Though it may sound pretty straightforward, establishing open and healthy communication is not always an easy endeavour. For small or mid-size organizations, many of whom lack a strong infrastructure, the culture of informality can often mean the priority of communications gets relegated to the backburner. “People at the top don’t always have the time or the staff to take on the communication roles, so it falls through the cracks a lot of times,” explains Corinne LaBossiere, principal of CGL Communications. Added to that obstacle is the all-encompassing focus by organizations these days on the search for funds. “I’ve found that fundraising takes precedence over a lot of things, such as really effective communication,” LaBossiere adds.
Despite this, organizations need to realize that, although perhaps a difficult proposition at times, it would behoove them to pursue other priorities as well. After all, without positive internal communication efforts, a nonprofit’s most valued resources may walk right out the door.
Conversing with your volunteers
One particular resource an organization should be mindful of when adopting a culture of communication is its volunteers. In this competitive nonprofit arena, establishing positive dialogue and, hence, good relationships with one’s volunteer base can prove essential. “As opposed to private corporations, a nonprofit organization has to address the fact that volunteers often feel they should have a say in how the organization is run,” says LaBossiere. Maggie Fairs, founder and executive director of the Media Foundation, agrees. “Communicating with volunteers is so valuable, it even involves a whole other skill-set.” All agree that it is within the organization’s best interest to foster that unique set of skills and to engage in consistently open and interactive dialogue with these significant assets.
Still room for boundaries
At the same time, however, it’s important to be clear about what you want or expect from volunteers and what you don’t. In fact, the same can hold true for how you communicate with staff members. Managers have a right to make a more autonomous decision, for example, if the situation calls for it. But it’s important for them to make that approach known - to themselves and to others - and to communicate that intention effectively. “It’s a problem to solicit advice when they’re not acting on it,” says Winham. “Or if they make it sound like they have a very conciliatory, collaborative process when they don’t actually have one.” A point well taken for many in the nonprofit sector. “Too many chefs can spoil the pot,” echoes Robins. “When you ask for opinions, [people] expect you to listen to them but sometimes you have to say, ‘Thanks for the opinion but it’s just not going to work.’”
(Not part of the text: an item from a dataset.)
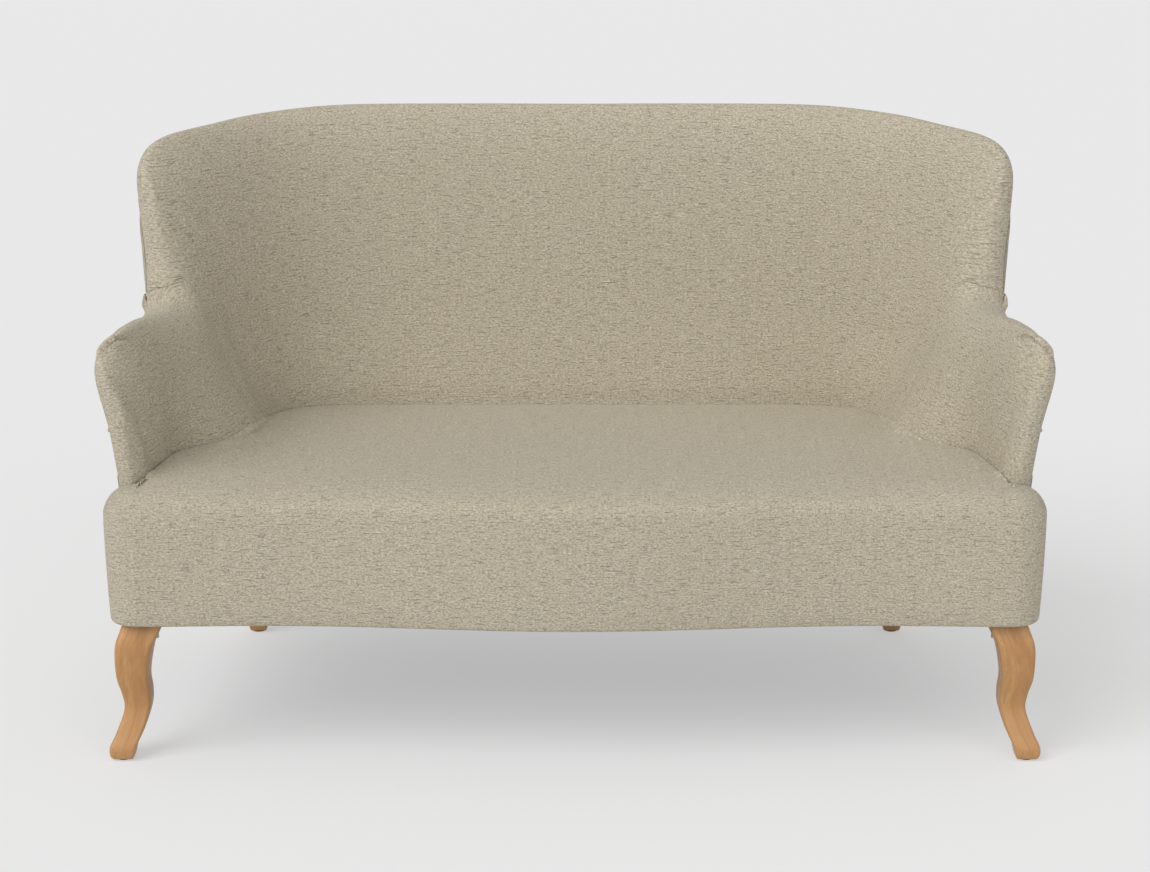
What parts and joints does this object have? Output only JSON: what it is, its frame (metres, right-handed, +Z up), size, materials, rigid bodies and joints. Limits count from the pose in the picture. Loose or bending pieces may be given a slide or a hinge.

That's not always easy, of course. “In the voluntary sector you really do have to answer to a whole lot of different masters,” explains Fairs. So, whether you’re working on a new campaign or a fundraising initiative, you need to always involve many different groups in the process. As a result, goals tend to take a bit longer to accomplish. But, says Fairs, an organization can overcome many obstacles by adopting a good communication plan. “If you involve your board, volunteers, funders, etc. fairly early on, they are working with you as opposed to having to convince them after you’ve already started the process.” With the proper communication in place, forward movement seems not only possible but inevitable.